Breakages day

Yesterday was breakages day. Thirteen may or may not be unlucky, depending on your particular viewpoint, so I won’t dwell on how 23rd August was 13 days out from my Great OE.

The day was meant to focus on gardening. There are 6 gardens still to be dealt with before I leave. Pruning, weeding, mulching and shifting plants takes time, but will set the scene for the coming summer.

The early morning sun was strengthening on my back, but it’s warmth had not yet reached the soil from which my fingers needed to be wrenching out weeds. Breaking off long-deceased dahlia stems with a satisfying snap and crackle was therefore the first task, whilst my mind insisted in wandering off to OE planning.

Realizing I’d not added folding coat-hangers to my purchase list, I popped into the house. One day I’ll learn not to use my teeth to open things. The whiteboard marker lid gleefully took part of a front tooth with it. The mirror showed how every OE selfie would show a raggedly-broken smile.

My dentist is particularly brilliant, which is why she is booked up for months ahead. There was no chance of an appointment within 12 days. I rang anyway.

Receptionists come in many forms, but the one’s who understand my pain are gold. She found a space! With another dentist but who cares?

Actually, I do. When I was a child, my mother gifted me a rare day off school to go to town. The excitement level was right up there; several hours drive away, town offered the adventure of a bought lunch, and shopping.

On this particular day though, at exactly 11am, I found myself unceremoniously ordered by a towering white-coated ogre into the monstrosity that was the dentists chair, surrounded by gleaming torture instruments, and hissing nozzles. My mother went shopping.

Eight teeth were wrenched from my mouth that day. Blood flowed freely. The dentist sweated onto my forehead as he grunted his way through my nightmare.

Mum’s car found every pothole on the way home, jack-hammering through my mouth. I didn’t get lunch.

Decades later I marveled at the painless dental experiences of my own children. Eventually I put my brave boots on and made an appointment. I sweated in the waiting room and wobbled into the dentists surgery. I couldn’t get into the chair. The dentist had warm eyes, listening ears, and gave the impression of having all the time in the world. Eventually we agreed that she would just take x-rays. The chair let me lie on top, free to leave at any time. X-rays done, the dentist gently asked if she could have a look at my teeth. When she brought forth a fine silver hook, my feet crossed each other, my hands clutched the sides of the chair, and I wanted to cry.

That lovely dentist had a quiet look, then announced I was done. There had been no pain, no hissing nozzles, and no blood.

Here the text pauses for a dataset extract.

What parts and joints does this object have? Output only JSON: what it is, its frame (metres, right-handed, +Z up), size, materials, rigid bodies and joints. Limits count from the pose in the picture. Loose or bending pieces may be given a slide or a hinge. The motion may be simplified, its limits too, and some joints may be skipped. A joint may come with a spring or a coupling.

Over the following months all the overdue work was completed, including two extractions which didn’t involve climbing walls or being knocked out. The dentist provided a safe environment, getting me to where I could have annual check-ups. Oh the joy of a visit where she announced ‘nothing to be done!’

But to go to a different dentist? Was I ready? Just how important are smooth teeth for OE selfies? I took the appointment.

What are the odds of a second star dentist? Good apparently. Graham was everything I could have wished for; he’d even read my patient notes! He beautifully restored my smile, ready for travel.

Being in town unexpectedly, I decided to visit my relatively-housebound mother. Ours is a broken relationship. It’s safest for me to phone occasionally, and call in about four times a year. She is my mother and I love her dearly, but experience has taught me to keep a loving distance in order to maintain what we have. There were times of easy friendship, and I choose to protect their memory by not exposing risk.

Yesterday, what a shock. Her house was completely closed up, curtains shut, and a stillness that says all is not well. I pressed the bell, but there was no answering cry. Was she lying on the floor, helpless and afraid? Should I break in?

An out-of-town sister has the responsibility of Mum’s care. A quick call told us both what we wanted to know. Mum had fallen, found on the floor by a carer. My sister hadn’t heard from the hospital, but the fact that Mum wasn’t back home confirmed the likelihood of a broken hip, and so it turned out. Surgery yesterday afternoon, and a long recovery to come.

Broken hips can have life-shortening consequences in the elderly. Do I need to cancel my plans; be here for Mum?

Breakages come in many forms; there’s the healthy break of deceased dahlia stems, the repairable tooth-break, and the agonizing hip break, but the one which sits long-term under our hearts is the break of relationships with folk we love.

I tried to imagine the coming weeks if I was to cancel my OE in favor of looking after my mother, as all good daughters should. Picture taking her flowers, doing her shopping, making sure she was comfortable, and spending hours in her company, listening to her particular version of history and Christianity. I saw the walls closing in, with me reverting from happy energetic grandmother to the little girl who meekly endures whatever my mother chooses to put me through. The resentment nut would inevitably find it’s way back in, damaging what little relationship my mother and I have left.

In twelve days I am leaving on the Great OE. Some things I leave behind may be broken, but they are as intact as they can be, as am I.